The staff wisely distributes the wine list first. I was already forewarned of the potential for rip-offs, and when I opened it up to Barolos in three figures, I figured I was about to get bent over the table. Dig a little deeper, and there are plenty of reasonable bottles below $65, or even below $50. The San Polo Brunello 2004 ($63) was an excellent foil to Manzo’s meat-centric menu.

Eataly has its own bakery, so it is no surprise that the bread was freshly baked, but the staff forgot to deliver the olive oil to go with it.
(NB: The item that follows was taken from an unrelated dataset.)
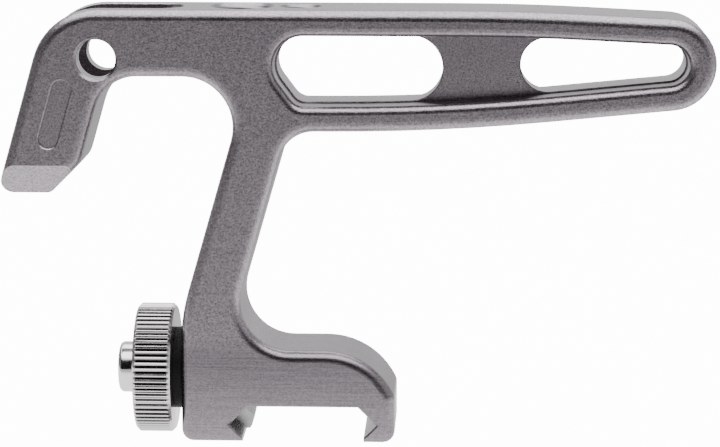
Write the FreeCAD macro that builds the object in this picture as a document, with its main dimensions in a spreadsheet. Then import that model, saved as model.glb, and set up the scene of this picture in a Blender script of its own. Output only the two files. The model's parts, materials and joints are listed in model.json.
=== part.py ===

Appetizers were excellent: Crispy Sweetbreads ($15; above left); Top Round Carne Cruda ($17; above right), or the equivalent of steak tartare with a soft-boiled egg surrounded by rich, Piemontese beef.

We asked to share the Agnolotti del Plin ($23; above left), and the kitchen divided the order without prompting. It was a simple dish, but executed beautifully.
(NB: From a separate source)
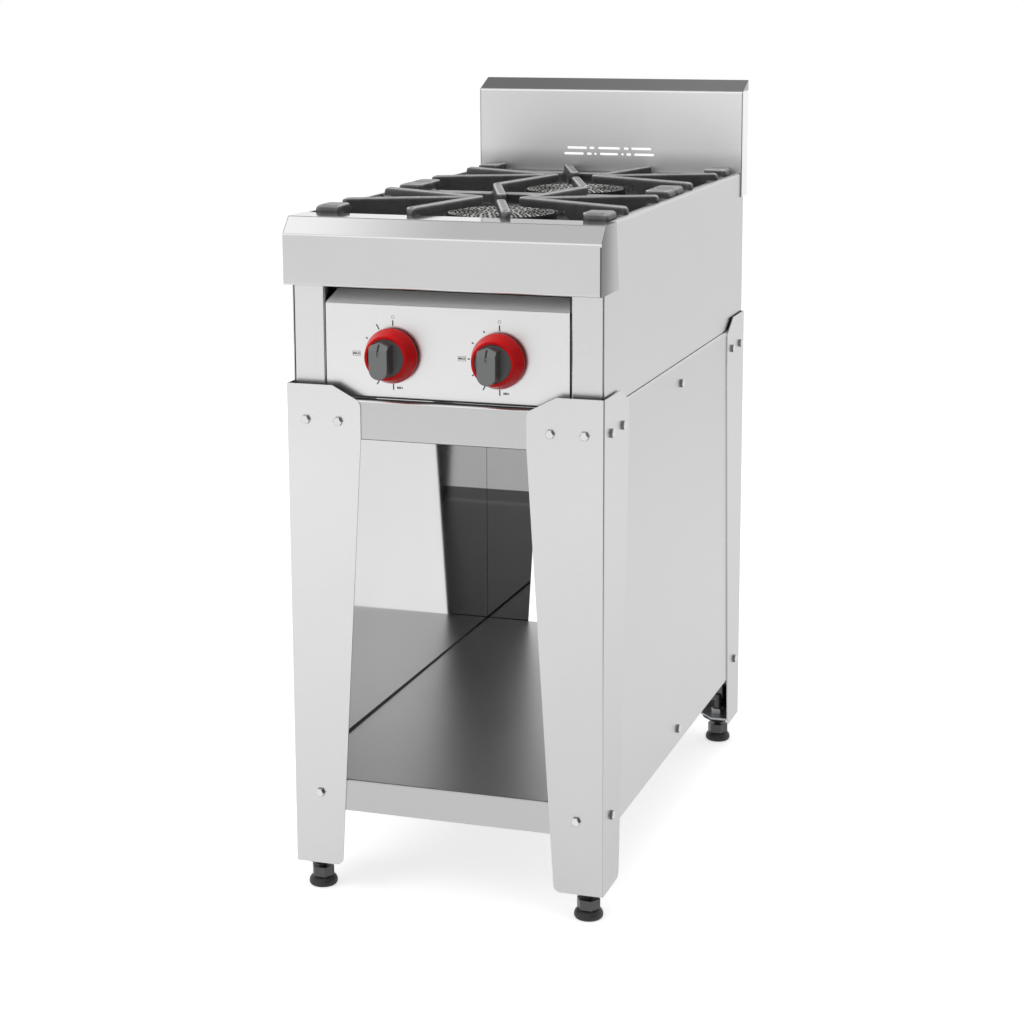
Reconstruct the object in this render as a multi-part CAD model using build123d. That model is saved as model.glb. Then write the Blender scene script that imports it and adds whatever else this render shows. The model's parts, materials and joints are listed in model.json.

For a purportedly beef-centric restaurant, we longed for more choices among the secondi. There is a ribeye for two ($95), but we wanted to try different things. Tagliata ($35; above right) is a fairly lean cut of meat, and it needed more excitement than to be just simply roasted, as it was here.

The Veal Chop Smoked in Hay ($45; above right) is the dish several critics have raved about, and with good reason: it’s a huge, double-cut truncheon-sized specimen: juicy, smokey, and full of flavor. Braised greens with cannellini beans and pancetta ($10; above left) was also very good.
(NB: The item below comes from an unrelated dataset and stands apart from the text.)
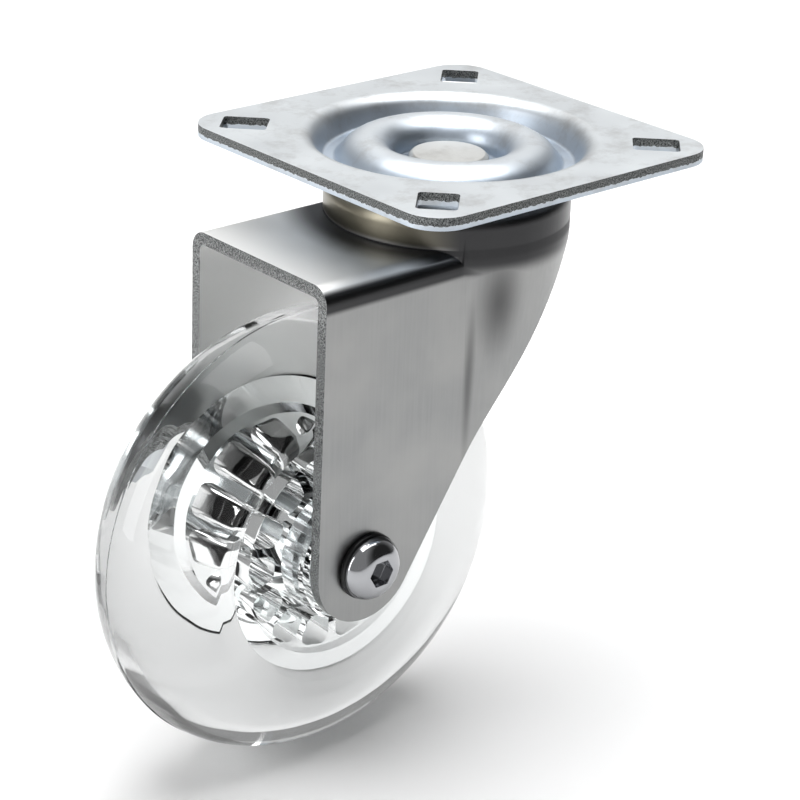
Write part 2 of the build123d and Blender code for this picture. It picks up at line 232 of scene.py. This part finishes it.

The dining room is not large, but a restaurant in this price range needed more than just two servers on duty. The host and two sommeliers filled in on their behalf, but still, it was sometimes difficult to get their attention.

Manzo is expensive, but not out of line for the quality of the food. The service will improve as the staff matures. What will not improve—at least, not anytime soon—is the terrible space. For $250, I want to enjoy dinner in peace, and I don’t want ads for Lidia Bastianich’s cooking school staring down at me. I might consider returning to Manzo—after they remodel.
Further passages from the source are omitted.